The First Tea Review!

The first victim - Good Hair-Look Herbal Tea, which was purchased on the strength of the mad scientist cartoon on the front. It claims to help promote healthy hair growth, but warns that 'This product is not intended to replace your practitioner. It is intended for general well being and does not involve the diagnosing, prognosticating, or proscribing of medicine for any disease.' Here are our thoughts:

This Week's Special Guest Tea-Guzzler: Dr. Capitalism, who is a giant nerd and kitten enthusiast, who has crossed at least one body of water to be here tonight.

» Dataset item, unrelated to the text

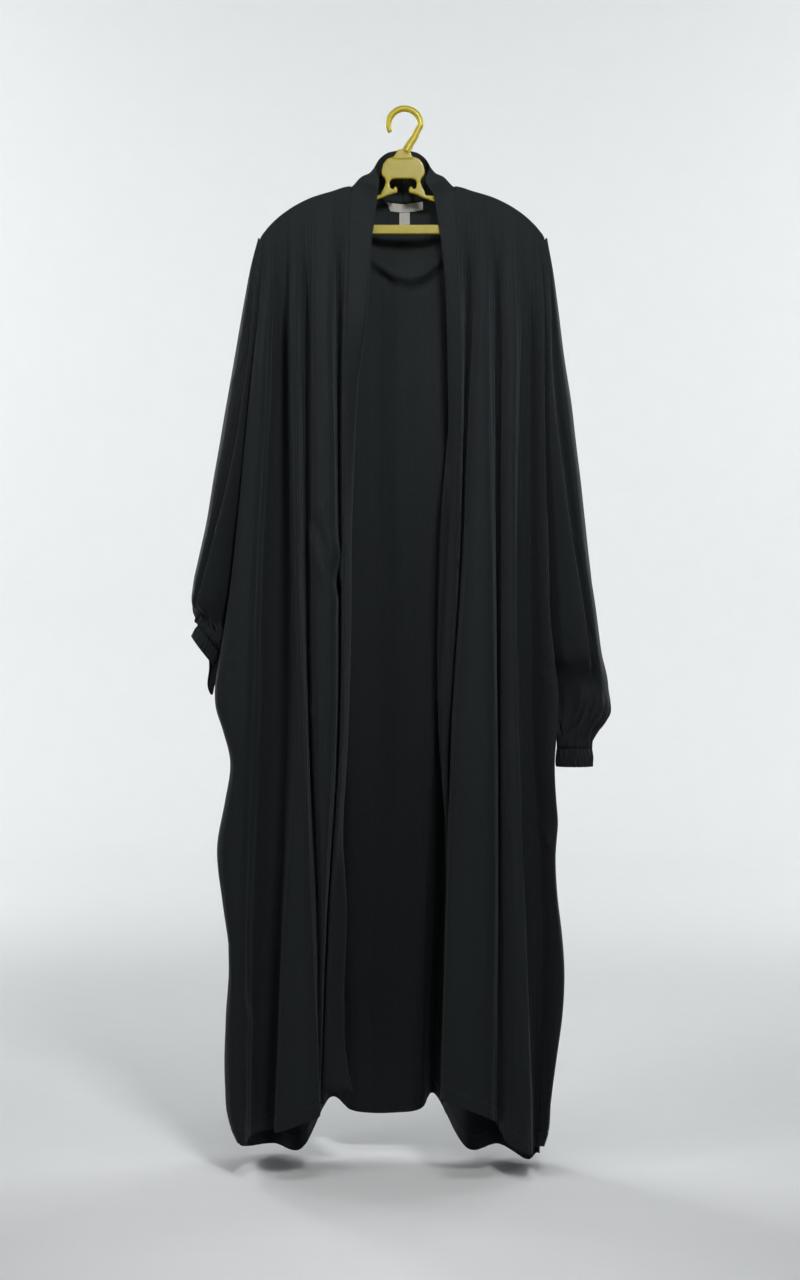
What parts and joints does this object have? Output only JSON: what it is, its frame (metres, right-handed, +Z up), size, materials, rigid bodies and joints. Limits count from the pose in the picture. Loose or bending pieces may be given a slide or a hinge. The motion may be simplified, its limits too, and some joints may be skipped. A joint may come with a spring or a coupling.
{
  "type": "prayer dress on a hanger",
  "caption": "Open-front long prayer dress in batwing cut with a shawl band and gathered cuffs, hanging on a plastic hanger.",
  "frame": {"origin": "inside top of the hanger's hook, where it hangs on its rail", "axes": "+Z up; the open front faces -Y; the wearer's left side is at +X"},
  "size_m": [0.6034, 0.2236, 1.5154],
  "materials": {
    "crepe": "matt crinkled black crepe",
    "label": "white woven satin label, bare",
    "plastic": "translucent yellow moulding"
  },
  "bodies": {
    "root": {"front_left": "crepe", "front_right": "crepe", "back": "crepe", "band_left": "crepe", "band_right": "crepe", "collar_left": "crepe", "collar_right": "crepe", "sleeve_left": "crepe", "sleeve_right": "crepe", "cuff_left": "crepe", "cuff_right": "crepe", "neck_label": "label", "size_tab": "label", "hanger": "plastic"}
  },
  "joints": []
}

Dr Capitalism: This tea was weak, man. Literally. It tasted like they had already made several cups of tea with the bag, then carefully repackaged it and sold it to us. I'm pretty sure that the untranslated Chinese on the side of the box indicates this. And says "Fuck you, balding White Devils." As soon as this tea was cool enough to do so I poured the whole thing down my throat at once, just to get it over with. And my follicles don't feel any healthier.

For a kilo of this junk I'd trade some bad Mennonite pornography, where everyone's crying and praying the whole time.

If my balls were red and chapped from overuse I might hold them over a mug of Good Hair-Look so that the steam could soothe them. But never would they submerge.

Scalded Balls: Aaaaaccccckkk it tastes like a cat slept in my mouth, you cat people know what I'm talking about, also a kind-of mildly dirty sock for the aftertaste. The mildly dirty sock that is produced by a slow day at work if you're the type of person who doesn't have very stinky feet.

For a Kilo of this steaming cup of Cat Slept mouth i would trade the script of a dialogue about thinking to go find a monkey to possibly kill and disembowel to trade for a better Tea.

The only way my balls are ever going to get near this Tea is if I am in a preticularly sadistic mood, even for me, and upon serving this cat slept rubbish to a friend or foe, it is spilled on my groin.

Vector: This is "shart." Its flavour is what I imagine cement powder and pubic hair would taste like if mixed together.

I would trade one dead and disemboweled rhesus monkey for a kilo of this tea.

I would only tea bag this tea bag if I was going to serve it to someone to whom I was distinctly unenamoured.

1 comment:

Anonymous said...

Are you sure the tea is really meant to be drunk? Maybe they expect you to use it as a rinse on your hair.